プールに限らず自治体の施設は、最近はどんどん業者が管理するようになってきています。公共施設の管理を業者に任せることについては議論が分かれるところですが、今回はさらに多重下請という問題が絡んでいます。設置主体と現場の間に入るものが多ければ多いほど、責任も分散していくものでしょう。この件については役所に重過失はなく、したがって過失責任を負う部分は非常に少ないと考えます。結果責任は別ですが。

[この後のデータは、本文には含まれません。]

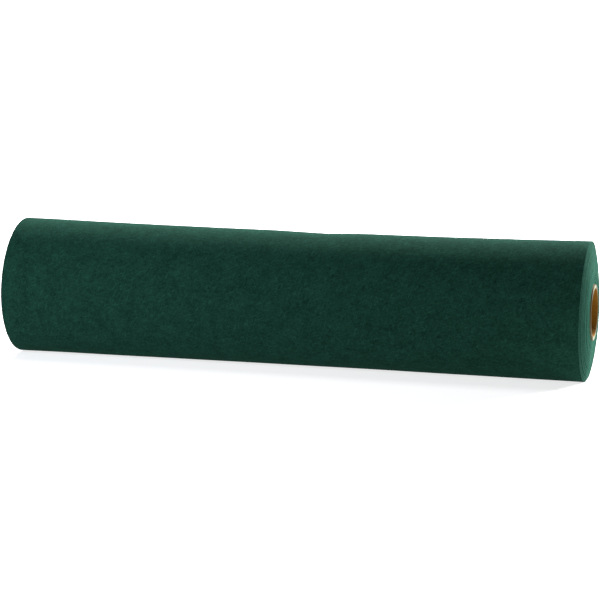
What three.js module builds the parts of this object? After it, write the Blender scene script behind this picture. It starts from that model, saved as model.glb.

この事件から教訓とすべきことは、多重下請による責任の分散の危険性です。中間搾取が多いために、コストを切り詰めなければならず、経験の浅い高校生バイトに現場を任せることになってしまった。さらに、役所と現場の間に請負業者とその下請が絡んだため、個々の人間が感じる責任が軽くなり、事故が発生しやすくなってしまったと。外れた給水口のふたを客が見付けてバイトの監視員に渡したとき、監視員はそれが何のふたなのか分からなかったそうです。無理もないでしょう。彼らの仕事は監視であって施設の管理ではありません。ましてバイトの高校生では、それが重大な事件につながることをリアルに想像することは出来ないと思います。いや高校生をバカにしているのではなくて、責任感がなければそんな風に頭を働かせることも出来ないのではということです。
こういう事故を防ぎたいのなら、まず設置者と現場の間に入るものを少なくして、スタッフにきちんと責任を負わせること。そして、安全確保のためにはコストがかかることを認識して、そのために予算を割くことが必要です。お金はかかるけどしょうがないじゃないですか。安全はタダではないのですから。